Когда следующий раз увидишь алый стяг, присмотрись: может, это не ветер колышет его, а чьи-то руки. Руки тех, кто отдал за него жизнь. И твои руки. Потому что знамя — это не «оно». Это — «мы».
V. Притча: Звезда в ладонях
Однажды звёзды спустились на землю, чтобы выбрать дом. Одна затерялась в океанах, другая — в горах. Но третья упала в руки русскому солдату, чья шинель пахла дымом и ржаным хлебом. Он нёс её через огонь и лёд, а когда устал, вплел в знамя. Теперь она светит нам с полотнища — не холодным сиянием, а тёплым, как кровь, как любовь, как сама жизнь.
VI. Заклинание: Кровь и звёзды
«Алый, как жизнь. Багряный, как смерть. Рубиновый, как бессмертие.
Носи его в зрачках, чтобы видеть сквозь время.
Носи в ладонях, чтобы созидать, а не разрушать.
И если забудешь — он напомнит.
Ибо он — ты. Ибо ты — Россия».
VII. Заключение: Корни и крылья
Знамя — не символ. Это растение. Его корни — в братских могилах. Ствол — штыки, сплавленные в единый стержень. Ветви — руки, поднявшие его над Рейхстагом. А плоды — мы. Каждый, кто носит в ДНК этот алый код:
— мальчик, рисующий снегиря на школьной доске;
— девочка, вплетающая красную ленту в косу;
— старик, чьи глаза горят, как угли, когда он шепчет: «Помню».
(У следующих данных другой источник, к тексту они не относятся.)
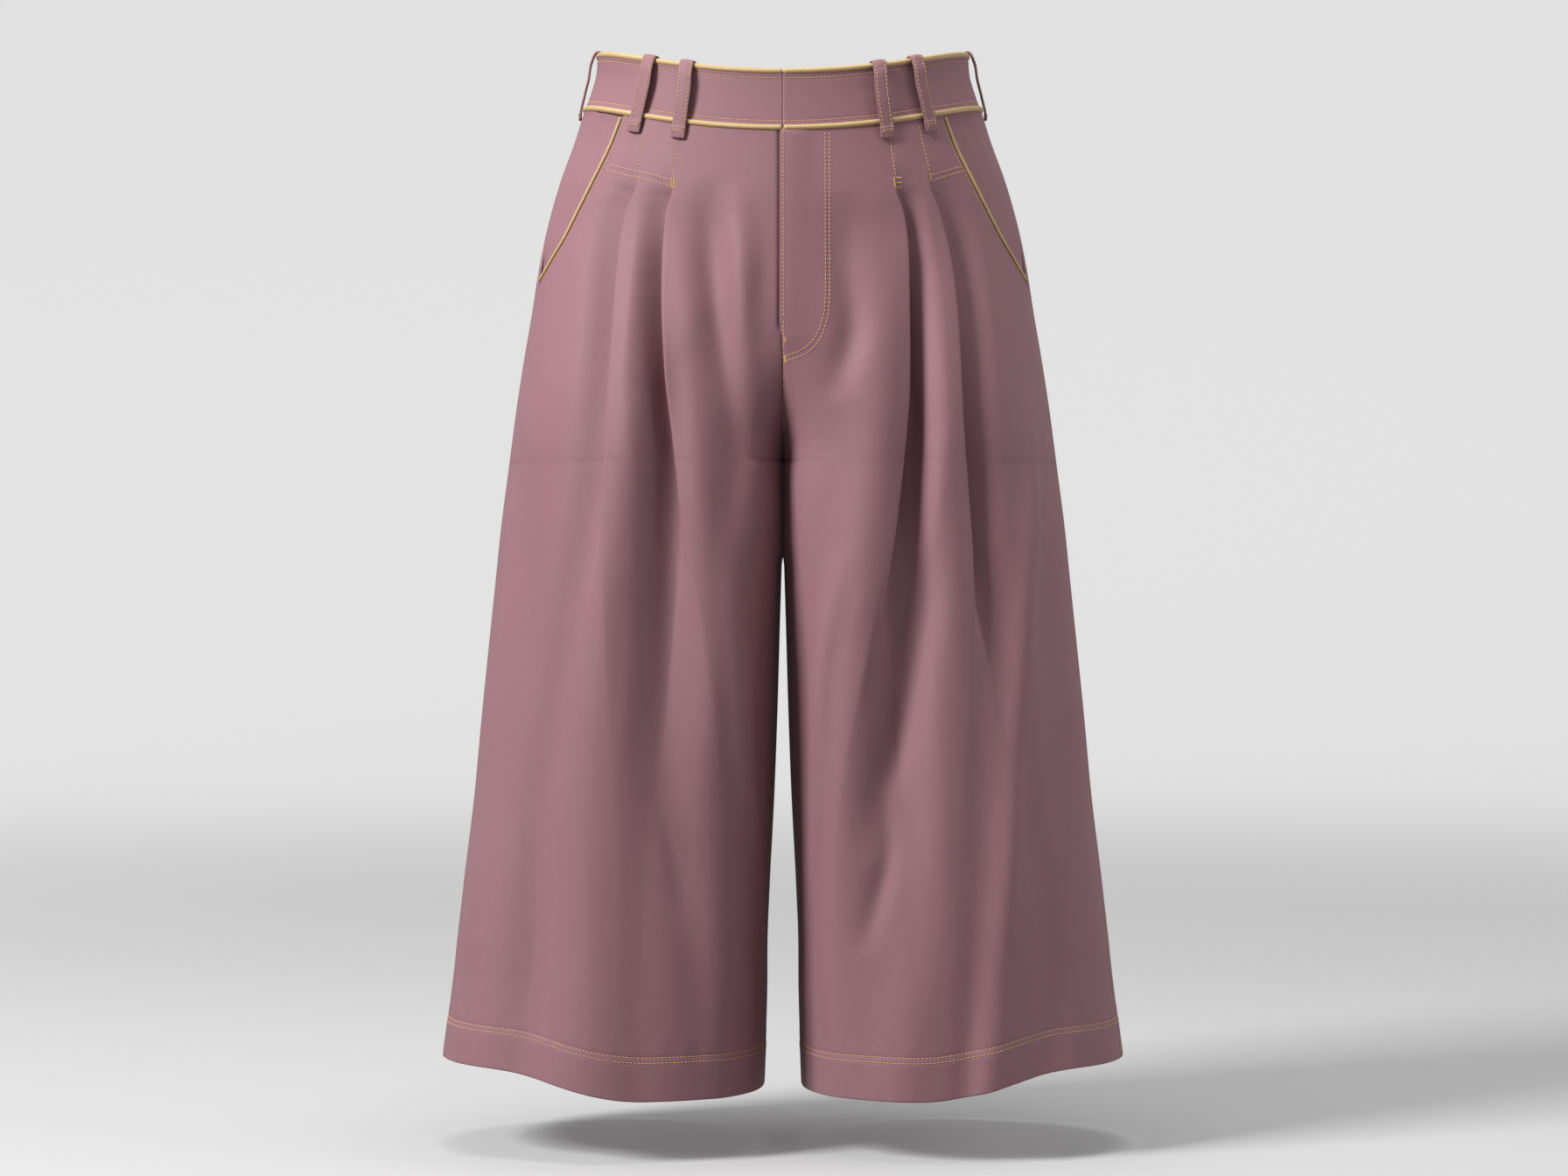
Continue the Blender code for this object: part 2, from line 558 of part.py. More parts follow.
LoopPoint = namedtuple("LoopPoint", "drop out")
LOOP_PATH = [  # the strap's inner face, from its sewn end inside the waistband to the one below it
    LoopPoint(12, -3.3), LoopPoint(5, -3.3), LoopPoint(0.7, -3.3), LoopPoint(-0.4, -1.6),
    LoopPoint(-0.4, 0.2), LoopPoint(0.7, 1.6), LoopPoint(4, 3.0), LoopPoint(11, 4.9),
    LoopPoint(25, 4.9), LoopPoint(40.5, 2.5), LoopPoint(47, 1.6), LoopPoint(52.5, 0.5),
]
LOOP_END_CLOTH = 2.2 * MM
SIDE_LOOP_END = 47


def make_loop(name, angle, lean, side, material, end=LOOP_PATH[-1].drop):
    """A belt loop: it passes over both pipings, and leans away from the centre as it goes down."""
    path = np.array(LOOP_PATH, float)
    path[-2:, 0] = (path[-3, 0] + end) / 2, end
    path = path * MM
    along_path = np.gradient(path, axis=0)
    along_path /= np.linalg.norm(along_path, axis=1, keepdims=True)
    strap = np.full((len(path), 1), LOOP_CLOTH)
    strap[-2:] = LOOP_END_CLOTH
    away = np.c_[-along_path[:, 1], along_path[:, 0]] * strap
    grids = []
    for face in (path + away, path):
        drop = face[:, :1] + np.zeros(2)
        centre = angle - lean * drop / WAIST_SEAM
        speed = ring_speed(centre, np.maximum(drop, 0))
        points = place(centre + np.array([-0.5, 0.5]) * LOOP_WIDTH / speed, face[:, 1:] + np.zeros(2), drop)
        grids.append(points)
    return wall(name, grids[0], grids[1], side, material)


def make_loops(material):
    for side in ("left", "right"):
        make_loop("loop_front_" + side + "_inner", math.radians(60.2), 0, side, material)
        make_loop("loop_front_" + side + "_outer", math.radians(46), 0.016, side, material)
        make_loop("loop_side_" + side, math.radians(1.5), 0, side, material, SIDE_LOOP_END)
    make_loop("loop_centre_back", -math.pi / 2, 0, "left", material)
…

Ночами знамя сходит с древка. Идёт по России:
— В Сибири становится огнём костра, у которого геологи поют под гитару о Гагарине.
— На Кавказе превращается в вино, что пьют из рога, вспоминая погибших.
— В Петербурге — в алое покрывало, накинутое на плечи Медного всадника, чтобы тот не замёрз.
А на рассвете возвращается. Снова — полотно. Снова — святыня. Снова — клятва: пока течёт багряная кровь в жилах берёз, пока девушки рождаются с румянцем «заря», пока снегири клюют зёрна на снегу — Россия будет стоять. Не потому, что сильная. Потому что — живая.
Евгений Седов
Психолог. Певец человеческих душ.
Обитель души: www.easedov.ru
Созвездие мыслей: vk.com/easedov
Свиток вечности: proza.ru/avtor/easedov
P.S.
Прикоснись к знамени. Не к музейному — к тому, что в груди. Услышишь, как в такт ему бьются миллионы сердец: раненых под Прохоровкой, целующихся на Мамаевом кургане, пишущих «Зоя» на стенах Рейхстага. Это не эхо. Это голос крови. Алой. Вечной. Твоей.